* What needs to be done *
Which lines run from the first one up to and including the one with "---------- what is"? Print exactly those.

* Stored data *
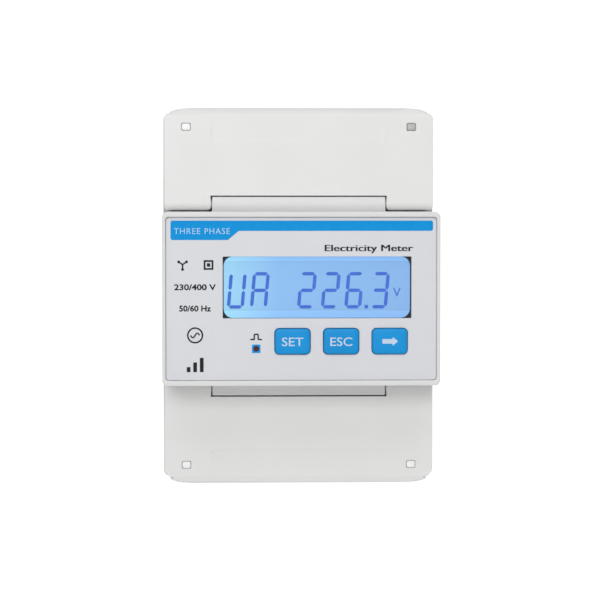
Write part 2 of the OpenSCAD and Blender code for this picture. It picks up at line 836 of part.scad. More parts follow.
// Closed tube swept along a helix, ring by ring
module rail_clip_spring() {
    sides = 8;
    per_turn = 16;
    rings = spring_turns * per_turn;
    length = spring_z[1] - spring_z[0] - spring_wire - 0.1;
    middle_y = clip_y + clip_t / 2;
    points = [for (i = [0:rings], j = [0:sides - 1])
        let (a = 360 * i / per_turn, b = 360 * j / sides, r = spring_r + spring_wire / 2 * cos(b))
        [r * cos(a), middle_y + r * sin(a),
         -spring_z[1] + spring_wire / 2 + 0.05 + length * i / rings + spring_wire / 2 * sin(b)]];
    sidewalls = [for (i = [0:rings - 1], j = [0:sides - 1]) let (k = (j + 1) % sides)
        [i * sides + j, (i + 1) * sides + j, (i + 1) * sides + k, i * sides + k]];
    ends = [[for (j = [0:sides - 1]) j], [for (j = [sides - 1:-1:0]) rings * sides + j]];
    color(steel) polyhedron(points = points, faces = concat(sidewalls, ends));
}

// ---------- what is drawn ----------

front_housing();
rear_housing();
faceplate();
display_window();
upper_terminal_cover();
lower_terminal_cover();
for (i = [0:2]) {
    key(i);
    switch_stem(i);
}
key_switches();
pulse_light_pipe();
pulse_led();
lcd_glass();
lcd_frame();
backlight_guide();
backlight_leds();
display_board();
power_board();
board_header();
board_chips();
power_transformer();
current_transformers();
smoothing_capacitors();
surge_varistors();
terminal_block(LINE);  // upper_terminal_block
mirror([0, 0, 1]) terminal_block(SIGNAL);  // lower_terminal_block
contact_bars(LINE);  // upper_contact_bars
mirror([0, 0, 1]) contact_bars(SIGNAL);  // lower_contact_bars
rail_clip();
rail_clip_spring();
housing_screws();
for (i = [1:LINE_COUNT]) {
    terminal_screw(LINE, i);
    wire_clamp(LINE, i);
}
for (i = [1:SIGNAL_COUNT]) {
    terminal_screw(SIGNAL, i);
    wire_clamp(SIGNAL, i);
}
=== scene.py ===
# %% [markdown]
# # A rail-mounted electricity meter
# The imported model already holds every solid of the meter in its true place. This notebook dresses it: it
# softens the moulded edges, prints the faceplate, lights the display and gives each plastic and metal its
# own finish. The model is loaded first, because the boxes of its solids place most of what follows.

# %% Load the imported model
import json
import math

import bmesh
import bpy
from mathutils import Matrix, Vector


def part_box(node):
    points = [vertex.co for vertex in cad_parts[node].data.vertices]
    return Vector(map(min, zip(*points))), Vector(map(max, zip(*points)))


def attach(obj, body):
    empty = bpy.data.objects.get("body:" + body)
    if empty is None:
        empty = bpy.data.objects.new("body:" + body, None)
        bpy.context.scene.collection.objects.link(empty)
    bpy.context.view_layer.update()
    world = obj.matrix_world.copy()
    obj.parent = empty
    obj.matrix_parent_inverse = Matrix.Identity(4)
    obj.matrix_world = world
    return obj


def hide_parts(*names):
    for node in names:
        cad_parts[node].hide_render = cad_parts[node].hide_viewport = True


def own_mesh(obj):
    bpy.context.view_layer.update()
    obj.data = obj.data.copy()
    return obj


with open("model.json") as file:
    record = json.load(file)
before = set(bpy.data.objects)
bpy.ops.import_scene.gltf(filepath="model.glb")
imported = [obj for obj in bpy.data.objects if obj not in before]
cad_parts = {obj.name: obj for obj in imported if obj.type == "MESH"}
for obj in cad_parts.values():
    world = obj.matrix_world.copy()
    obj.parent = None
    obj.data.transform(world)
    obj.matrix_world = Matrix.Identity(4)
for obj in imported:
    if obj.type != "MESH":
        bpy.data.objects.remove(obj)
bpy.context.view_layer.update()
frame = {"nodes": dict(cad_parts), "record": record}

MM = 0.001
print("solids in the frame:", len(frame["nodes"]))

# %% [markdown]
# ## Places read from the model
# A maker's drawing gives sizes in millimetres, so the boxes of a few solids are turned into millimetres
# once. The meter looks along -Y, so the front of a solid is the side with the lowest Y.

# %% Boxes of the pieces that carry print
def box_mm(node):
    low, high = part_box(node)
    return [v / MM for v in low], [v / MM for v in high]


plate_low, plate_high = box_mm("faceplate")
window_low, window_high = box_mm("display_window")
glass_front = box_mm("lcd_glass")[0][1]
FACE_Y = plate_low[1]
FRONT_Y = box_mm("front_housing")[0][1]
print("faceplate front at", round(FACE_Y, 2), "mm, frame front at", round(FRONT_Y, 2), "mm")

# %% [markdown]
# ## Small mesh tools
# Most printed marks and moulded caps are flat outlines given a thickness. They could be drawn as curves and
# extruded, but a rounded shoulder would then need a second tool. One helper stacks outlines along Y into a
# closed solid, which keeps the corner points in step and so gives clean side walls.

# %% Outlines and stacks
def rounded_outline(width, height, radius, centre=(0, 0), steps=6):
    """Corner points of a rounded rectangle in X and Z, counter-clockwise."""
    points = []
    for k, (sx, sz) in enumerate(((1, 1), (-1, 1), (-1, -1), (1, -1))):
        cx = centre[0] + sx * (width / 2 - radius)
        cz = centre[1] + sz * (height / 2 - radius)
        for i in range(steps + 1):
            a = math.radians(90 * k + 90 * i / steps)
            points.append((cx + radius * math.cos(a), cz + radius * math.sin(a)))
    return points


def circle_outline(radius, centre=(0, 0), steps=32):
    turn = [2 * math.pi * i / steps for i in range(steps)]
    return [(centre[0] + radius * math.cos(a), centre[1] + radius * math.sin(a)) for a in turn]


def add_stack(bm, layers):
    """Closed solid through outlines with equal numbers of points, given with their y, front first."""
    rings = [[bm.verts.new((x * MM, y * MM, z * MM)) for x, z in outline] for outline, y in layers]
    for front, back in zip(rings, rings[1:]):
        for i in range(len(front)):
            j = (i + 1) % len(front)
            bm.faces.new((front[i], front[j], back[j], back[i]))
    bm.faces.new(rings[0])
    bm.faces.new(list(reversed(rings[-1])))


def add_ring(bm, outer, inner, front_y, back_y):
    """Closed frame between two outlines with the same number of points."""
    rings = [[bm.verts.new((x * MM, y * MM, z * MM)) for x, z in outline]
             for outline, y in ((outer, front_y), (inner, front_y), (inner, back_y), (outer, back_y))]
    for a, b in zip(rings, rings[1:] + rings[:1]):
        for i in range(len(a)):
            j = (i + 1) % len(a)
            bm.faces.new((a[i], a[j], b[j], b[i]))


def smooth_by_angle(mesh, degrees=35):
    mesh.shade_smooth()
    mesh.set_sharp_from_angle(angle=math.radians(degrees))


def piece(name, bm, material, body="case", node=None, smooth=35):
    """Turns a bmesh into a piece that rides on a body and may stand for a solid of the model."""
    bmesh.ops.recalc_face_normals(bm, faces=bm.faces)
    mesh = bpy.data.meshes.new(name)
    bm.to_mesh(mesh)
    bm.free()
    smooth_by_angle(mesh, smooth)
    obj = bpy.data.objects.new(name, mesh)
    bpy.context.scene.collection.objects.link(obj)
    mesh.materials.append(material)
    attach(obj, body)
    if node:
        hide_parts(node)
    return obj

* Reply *
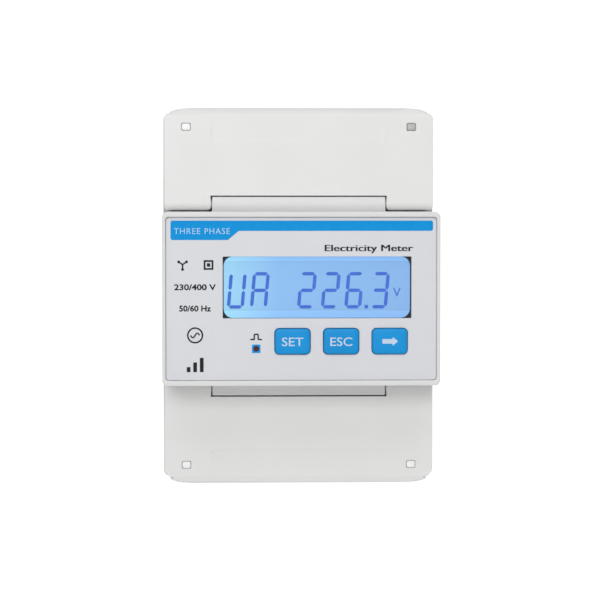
Write part 2 of the OpenSCAD and Blender code for this picture. It picks up at line 836 of part.scad. More parts follow.
// Closed tube swept along a helix, ring by ring
module rail_clip_spring() {
    sides = 8;
    per_turn = 16;
    rings = spring_turns * per_turn;
    length = spring_z[1] - spring_z[0] - spring_wire - 0.1;
    middle_y = clip_y + clip_t / 2;
    points = [for (i = [0:rings], j = [0:sides - 1])
        let (a = 360 * i / per_turn, b = 360 * j / sides, r = spring_r + spring_wire / 2 * cos(b))
        [r * cos(a), middle_y + r * sin(a),
         -spring_z[1] + spring_wire / 2 + 0.05 + length * i / rings + spring_wire / 2 * sin(b)]];
    sidewalls = [for (i = [0:rings - 1], j = [0:sides - 1]) let (k = (j + 1) % sides)
        [i * sides + j, (i + 1) * sides + j, (i + 1) * sides + k, i * sides + k]];
    ends = [[for (j = [0:sides - 1]) j], [for (j = [sides - 1:-1:0]) rings * sides + j]];
    color(steel) polyhedron(points = points, faces = concat(sidewalls, ends));
}

// ---------- what is drawn ----------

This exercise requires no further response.